# Data section start

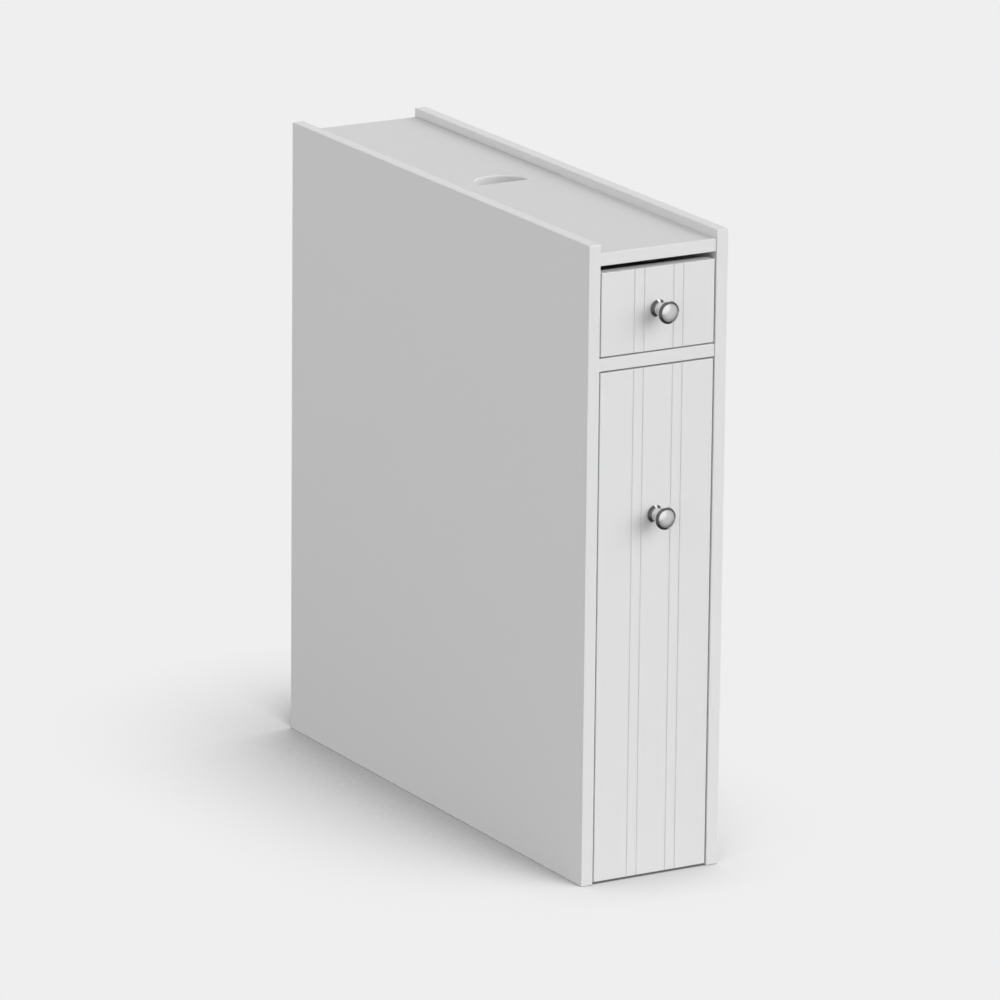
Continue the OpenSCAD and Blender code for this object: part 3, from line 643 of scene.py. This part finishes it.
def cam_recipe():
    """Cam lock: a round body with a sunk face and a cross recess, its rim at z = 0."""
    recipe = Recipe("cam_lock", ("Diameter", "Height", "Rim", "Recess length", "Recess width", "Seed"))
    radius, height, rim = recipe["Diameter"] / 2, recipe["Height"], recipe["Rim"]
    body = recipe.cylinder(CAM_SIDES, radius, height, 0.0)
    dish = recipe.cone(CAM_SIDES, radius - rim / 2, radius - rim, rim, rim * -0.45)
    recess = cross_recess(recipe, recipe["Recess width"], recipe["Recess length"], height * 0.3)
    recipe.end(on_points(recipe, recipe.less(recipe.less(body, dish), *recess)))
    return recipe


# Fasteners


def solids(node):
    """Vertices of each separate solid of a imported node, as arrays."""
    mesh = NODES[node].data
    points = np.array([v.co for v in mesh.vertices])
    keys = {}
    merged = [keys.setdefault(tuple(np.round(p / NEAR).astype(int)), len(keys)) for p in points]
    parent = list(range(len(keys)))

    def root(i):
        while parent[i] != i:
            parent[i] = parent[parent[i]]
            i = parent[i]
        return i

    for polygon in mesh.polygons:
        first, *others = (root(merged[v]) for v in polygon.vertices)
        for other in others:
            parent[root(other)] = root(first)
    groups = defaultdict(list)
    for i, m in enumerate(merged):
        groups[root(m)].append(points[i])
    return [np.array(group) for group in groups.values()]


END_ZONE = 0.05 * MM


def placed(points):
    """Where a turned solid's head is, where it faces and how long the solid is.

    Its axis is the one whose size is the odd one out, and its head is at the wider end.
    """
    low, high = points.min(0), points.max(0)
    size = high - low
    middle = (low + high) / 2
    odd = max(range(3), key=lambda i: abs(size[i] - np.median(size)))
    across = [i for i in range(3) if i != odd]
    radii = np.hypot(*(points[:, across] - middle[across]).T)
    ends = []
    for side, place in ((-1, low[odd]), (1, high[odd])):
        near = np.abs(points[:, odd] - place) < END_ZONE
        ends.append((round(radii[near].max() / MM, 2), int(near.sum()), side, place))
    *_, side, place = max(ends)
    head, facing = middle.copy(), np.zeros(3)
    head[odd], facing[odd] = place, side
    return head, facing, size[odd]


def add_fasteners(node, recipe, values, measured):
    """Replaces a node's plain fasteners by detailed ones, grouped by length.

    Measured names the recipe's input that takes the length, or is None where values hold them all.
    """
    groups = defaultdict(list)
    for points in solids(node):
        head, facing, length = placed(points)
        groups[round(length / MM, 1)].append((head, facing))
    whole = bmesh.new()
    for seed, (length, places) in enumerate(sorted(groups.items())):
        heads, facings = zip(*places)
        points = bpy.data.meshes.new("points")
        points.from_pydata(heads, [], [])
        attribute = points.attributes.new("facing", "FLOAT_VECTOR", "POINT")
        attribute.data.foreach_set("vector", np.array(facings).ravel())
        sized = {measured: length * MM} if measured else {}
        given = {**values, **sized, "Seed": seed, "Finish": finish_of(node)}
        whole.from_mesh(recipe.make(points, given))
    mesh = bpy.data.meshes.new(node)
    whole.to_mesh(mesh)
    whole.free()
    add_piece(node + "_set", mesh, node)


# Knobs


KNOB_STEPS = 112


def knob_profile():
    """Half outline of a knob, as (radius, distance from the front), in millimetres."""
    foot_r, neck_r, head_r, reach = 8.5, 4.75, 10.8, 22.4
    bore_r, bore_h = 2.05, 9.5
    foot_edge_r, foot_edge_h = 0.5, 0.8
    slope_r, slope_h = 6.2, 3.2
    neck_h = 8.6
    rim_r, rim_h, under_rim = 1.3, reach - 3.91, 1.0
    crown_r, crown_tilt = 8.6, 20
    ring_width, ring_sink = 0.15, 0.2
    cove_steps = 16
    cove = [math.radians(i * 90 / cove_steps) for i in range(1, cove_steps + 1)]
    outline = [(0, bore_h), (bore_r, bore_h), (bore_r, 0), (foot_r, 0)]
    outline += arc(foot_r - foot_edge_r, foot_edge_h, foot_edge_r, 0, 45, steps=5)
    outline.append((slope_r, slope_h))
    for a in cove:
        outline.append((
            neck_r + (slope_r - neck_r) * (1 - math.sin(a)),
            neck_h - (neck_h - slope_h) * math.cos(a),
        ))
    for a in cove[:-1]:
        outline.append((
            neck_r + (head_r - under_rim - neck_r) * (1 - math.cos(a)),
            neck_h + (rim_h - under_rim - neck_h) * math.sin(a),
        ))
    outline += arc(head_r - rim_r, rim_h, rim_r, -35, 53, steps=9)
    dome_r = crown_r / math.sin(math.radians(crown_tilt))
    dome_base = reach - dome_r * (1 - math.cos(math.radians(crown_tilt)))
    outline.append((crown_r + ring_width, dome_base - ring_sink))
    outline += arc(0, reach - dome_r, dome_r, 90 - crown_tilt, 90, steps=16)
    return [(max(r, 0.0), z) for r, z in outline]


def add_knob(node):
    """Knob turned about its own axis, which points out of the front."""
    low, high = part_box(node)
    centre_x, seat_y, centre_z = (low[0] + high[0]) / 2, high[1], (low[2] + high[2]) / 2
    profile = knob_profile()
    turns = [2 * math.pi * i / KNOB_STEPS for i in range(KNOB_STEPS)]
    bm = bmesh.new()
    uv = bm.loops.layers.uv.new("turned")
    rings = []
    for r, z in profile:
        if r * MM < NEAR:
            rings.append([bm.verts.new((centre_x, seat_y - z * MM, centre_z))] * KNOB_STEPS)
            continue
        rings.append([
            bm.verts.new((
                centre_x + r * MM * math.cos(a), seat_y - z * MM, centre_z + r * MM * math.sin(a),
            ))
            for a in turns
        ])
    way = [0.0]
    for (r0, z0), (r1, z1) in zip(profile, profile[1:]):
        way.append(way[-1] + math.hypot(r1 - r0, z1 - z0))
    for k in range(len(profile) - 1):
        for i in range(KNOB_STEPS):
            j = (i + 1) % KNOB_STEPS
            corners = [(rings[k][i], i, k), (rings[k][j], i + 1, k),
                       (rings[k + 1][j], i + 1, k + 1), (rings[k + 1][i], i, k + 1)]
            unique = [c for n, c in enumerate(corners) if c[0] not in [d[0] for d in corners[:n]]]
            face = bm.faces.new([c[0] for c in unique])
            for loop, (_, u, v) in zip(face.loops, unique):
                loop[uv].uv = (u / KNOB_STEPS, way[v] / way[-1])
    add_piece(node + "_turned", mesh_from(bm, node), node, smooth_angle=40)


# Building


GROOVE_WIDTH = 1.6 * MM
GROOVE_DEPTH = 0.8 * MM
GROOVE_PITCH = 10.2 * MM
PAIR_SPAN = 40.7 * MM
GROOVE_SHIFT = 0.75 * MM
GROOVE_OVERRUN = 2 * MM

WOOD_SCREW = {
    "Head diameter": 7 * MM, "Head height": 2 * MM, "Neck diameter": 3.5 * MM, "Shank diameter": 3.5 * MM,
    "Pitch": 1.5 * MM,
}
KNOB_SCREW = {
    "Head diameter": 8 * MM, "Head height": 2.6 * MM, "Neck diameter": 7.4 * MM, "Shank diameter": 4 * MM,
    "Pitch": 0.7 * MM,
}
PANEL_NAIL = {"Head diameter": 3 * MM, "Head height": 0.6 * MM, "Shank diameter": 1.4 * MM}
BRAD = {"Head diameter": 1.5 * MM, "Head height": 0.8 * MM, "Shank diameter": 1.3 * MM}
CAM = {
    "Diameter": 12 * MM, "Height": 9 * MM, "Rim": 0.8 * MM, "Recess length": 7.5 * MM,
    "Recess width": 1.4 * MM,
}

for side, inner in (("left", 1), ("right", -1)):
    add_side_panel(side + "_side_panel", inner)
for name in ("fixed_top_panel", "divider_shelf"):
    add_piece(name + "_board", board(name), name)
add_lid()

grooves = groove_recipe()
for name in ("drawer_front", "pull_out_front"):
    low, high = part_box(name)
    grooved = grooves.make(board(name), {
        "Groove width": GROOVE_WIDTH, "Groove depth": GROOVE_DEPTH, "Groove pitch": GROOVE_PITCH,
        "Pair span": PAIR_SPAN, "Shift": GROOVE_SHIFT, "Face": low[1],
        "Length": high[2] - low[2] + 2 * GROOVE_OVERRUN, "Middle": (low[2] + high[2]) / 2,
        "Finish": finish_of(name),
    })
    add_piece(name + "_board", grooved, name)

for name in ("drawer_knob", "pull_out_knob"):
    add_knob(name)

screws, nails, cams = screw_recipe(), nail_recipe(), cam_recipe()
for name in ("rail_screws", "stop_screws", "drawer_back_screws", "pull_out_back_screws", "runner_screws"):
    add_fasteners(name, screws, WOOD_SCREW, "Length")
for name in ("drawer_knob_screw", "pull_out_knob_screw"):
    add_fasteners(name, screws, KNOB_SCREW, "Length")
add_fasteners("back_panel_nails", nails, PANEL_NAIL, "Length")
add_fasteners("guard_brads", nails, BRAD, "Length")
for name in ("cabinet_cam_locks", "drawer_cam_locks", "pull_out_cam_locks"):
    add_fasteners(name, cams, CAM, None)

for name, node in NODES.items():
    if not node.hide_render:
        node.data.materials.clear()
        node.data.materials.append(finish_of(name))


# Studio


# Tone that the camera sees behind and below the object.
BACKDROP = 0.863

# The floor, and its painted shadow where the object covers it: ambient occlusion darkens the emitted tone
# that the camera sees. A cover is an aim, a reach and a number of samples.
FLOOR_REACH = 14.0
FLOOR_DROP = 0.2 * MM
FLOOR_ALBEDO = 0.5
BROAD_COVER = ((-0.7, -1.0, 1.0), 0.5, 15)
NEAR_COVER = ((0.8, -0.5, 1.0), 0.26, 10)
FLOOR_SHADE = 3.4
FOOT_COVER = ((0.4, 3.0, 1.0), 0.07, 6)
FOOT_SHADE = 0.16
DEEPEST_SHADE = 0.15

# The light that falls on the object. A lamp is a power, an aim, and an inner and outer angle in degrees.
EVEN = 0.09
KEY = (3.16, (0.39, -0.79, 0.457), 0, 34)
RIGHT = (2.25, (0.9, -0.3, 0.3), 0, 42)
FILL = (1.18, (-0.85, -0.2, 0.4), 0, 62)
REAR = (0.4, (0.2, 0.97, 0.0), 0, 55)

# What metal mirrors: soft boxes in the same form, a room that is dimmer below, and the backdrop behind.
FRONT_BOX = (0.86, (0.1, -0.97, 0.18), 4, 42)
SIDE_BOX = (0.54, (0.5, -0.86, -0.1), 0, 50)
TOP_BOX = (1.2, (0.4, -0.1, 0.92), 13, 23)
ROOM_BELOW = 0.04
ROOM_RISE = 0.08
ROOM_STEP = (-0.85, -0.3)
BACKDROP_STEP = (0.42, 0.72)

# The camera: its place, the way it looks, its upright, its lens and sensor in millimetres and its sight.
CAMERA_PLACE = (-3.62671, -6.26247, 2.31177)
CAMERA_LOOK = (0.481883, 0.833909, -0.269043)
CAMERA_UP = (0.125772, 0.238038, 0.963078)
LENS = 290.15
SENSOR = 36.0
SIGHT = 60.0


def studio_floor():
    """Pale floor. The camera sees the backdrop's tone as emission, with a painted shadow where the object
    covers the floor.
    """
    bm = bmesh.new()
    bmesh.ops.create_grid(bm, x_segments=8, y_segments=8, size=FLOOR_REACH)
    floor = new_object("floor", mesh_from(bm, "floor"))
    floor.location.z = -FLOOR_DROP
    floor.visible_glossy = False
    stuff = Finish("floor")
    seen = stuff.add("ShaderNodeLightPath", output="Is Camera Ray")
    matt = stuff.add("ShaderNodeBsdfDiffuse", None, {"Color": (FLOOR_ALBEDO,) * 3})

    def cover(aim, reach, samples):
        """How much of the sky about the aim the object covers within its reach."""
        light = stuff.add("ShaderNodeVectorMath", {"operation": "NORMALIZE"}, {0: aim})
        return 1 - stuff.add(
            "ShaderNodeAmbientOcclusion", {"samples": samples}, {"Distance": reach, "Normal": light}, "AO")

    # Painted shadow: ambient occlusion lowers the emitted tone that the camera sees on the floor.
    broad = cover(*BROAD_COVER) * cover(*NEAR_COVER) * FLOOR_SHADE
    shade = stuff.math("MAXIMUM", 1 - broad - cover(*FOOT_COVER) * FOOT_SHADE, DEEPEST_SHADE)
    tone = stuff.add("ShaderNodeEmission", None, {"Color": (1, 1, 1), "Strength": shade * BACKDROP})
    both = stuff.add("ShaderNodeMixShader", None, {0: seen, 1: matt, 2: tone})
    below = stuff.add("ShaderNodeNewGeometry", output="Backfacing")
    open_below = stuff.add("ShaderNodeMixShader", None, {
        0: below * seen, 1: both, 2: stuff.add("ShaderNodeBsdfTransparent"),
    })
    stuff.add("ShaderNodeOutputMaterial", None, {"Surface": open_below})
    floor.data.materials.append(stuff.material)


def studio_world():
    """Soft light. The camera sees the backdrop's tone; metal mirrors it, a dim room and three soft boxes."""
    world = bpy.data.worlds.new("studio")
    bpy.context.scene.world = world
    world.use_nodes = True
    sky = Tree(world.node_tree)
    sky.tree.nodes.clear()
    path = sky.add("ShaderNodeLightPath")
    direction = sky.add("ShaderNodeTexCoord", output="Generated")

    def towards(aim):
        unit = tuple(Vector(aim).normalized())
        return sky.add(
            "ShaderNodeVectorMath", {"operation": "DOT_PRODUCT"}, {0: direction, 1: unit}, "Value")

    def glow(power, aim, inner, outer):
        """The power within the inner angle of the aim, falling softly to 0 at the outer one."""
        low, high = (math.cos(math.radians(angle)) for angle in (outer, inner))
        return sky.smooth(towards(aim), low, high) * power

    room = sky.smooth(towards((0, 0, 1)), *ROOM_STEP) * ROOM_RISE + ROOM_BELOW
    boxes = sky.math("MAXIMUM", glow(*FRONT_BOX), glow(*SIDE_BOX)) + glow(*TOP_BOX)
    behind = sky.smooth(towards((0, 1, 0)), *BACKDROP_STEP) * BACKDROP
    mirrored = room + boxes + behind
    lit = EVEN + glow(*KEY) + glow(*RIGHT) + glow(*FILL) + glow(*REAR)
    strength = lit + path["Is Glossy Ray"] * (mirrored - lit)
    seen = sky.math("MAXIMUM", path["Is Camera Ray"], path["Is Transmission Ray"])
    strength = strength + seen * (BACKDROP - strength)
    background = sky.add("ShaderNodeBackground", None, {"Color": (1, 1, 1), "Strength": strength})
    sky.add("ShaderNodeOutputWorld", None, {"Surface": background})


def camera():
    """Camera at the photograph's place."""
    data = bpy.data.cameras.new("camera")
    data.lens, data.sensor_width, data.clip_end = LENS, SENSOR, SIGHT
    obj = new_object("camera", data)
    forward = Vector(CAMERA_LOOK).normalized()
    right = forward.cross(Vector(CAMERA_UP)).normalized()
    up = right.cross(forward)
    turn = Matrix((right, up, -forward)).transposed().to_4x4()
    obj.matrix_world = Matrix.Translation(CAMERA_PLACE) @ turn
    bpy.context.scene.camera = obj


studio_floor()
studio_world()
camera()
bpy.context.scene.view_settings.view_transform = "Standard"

# Data section end

Set down the lines above as they stand, starting with the first line and ending with the line that contains "return recipe".

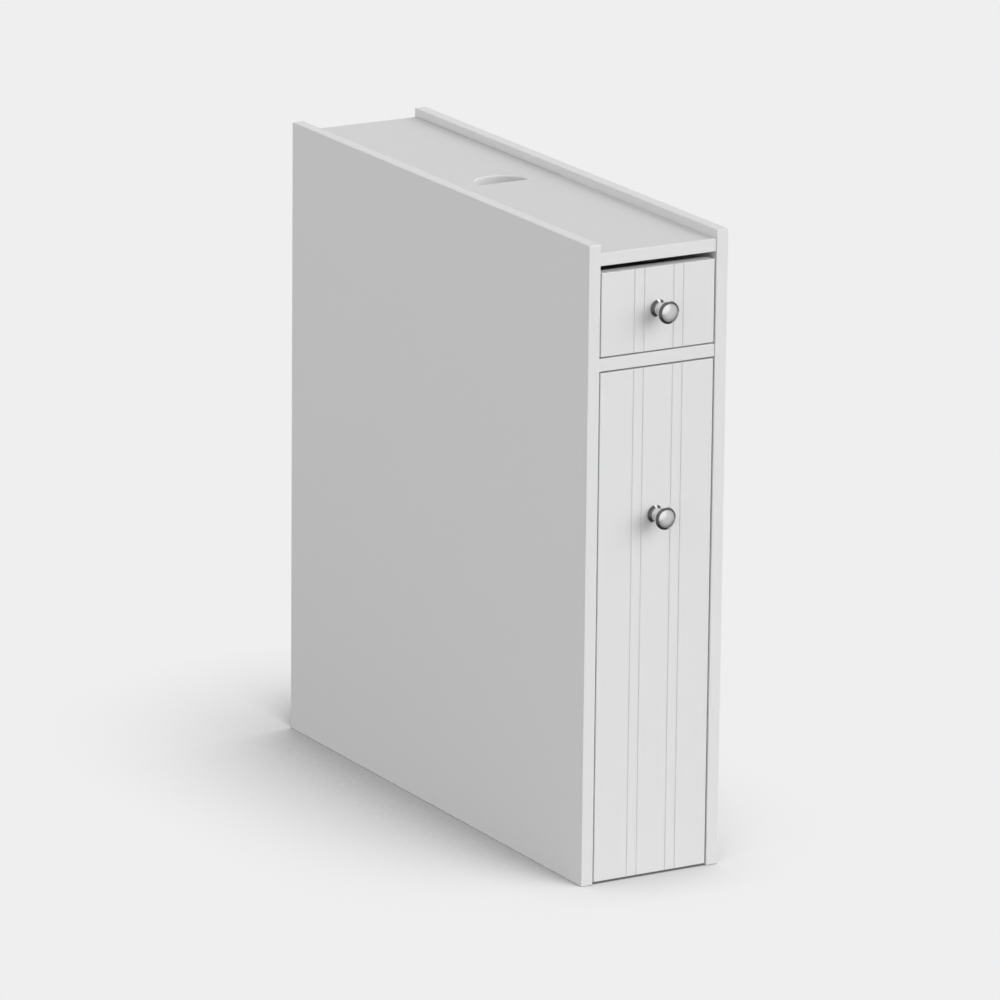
Continue the OpenSCAD and Blender code for this object: part 3, from line 643 of scene.py. This part finishes it.
def cam_recipe():
    """Cam lock: a round body with a sunk face and a cross recess, its rim at z = 0."""
    recipe = Recipe("cam_lock", ("Diameter", "Height", "Rim", "Recess length", "Recess width", "Seed"))
    radius, height, rim = recipe["Diameter"] / 2, recipe["Height"], recipe["Rim"]
    body = recipe.cylinder(CAM_SIDES, radius, height, 0.0)
    dish = recipe.cone(CAM_SIDES, radius - rim / 2, radius - rim, rim, rim * -0.45)
    recess = cross_recess(recipe, recipe["Recess width"], recipe["Recess length"], height * 0.3)
    recipe.end(on_points(recipe, recipe.less(recipe.less(body, dish), *recess)))
    return recipe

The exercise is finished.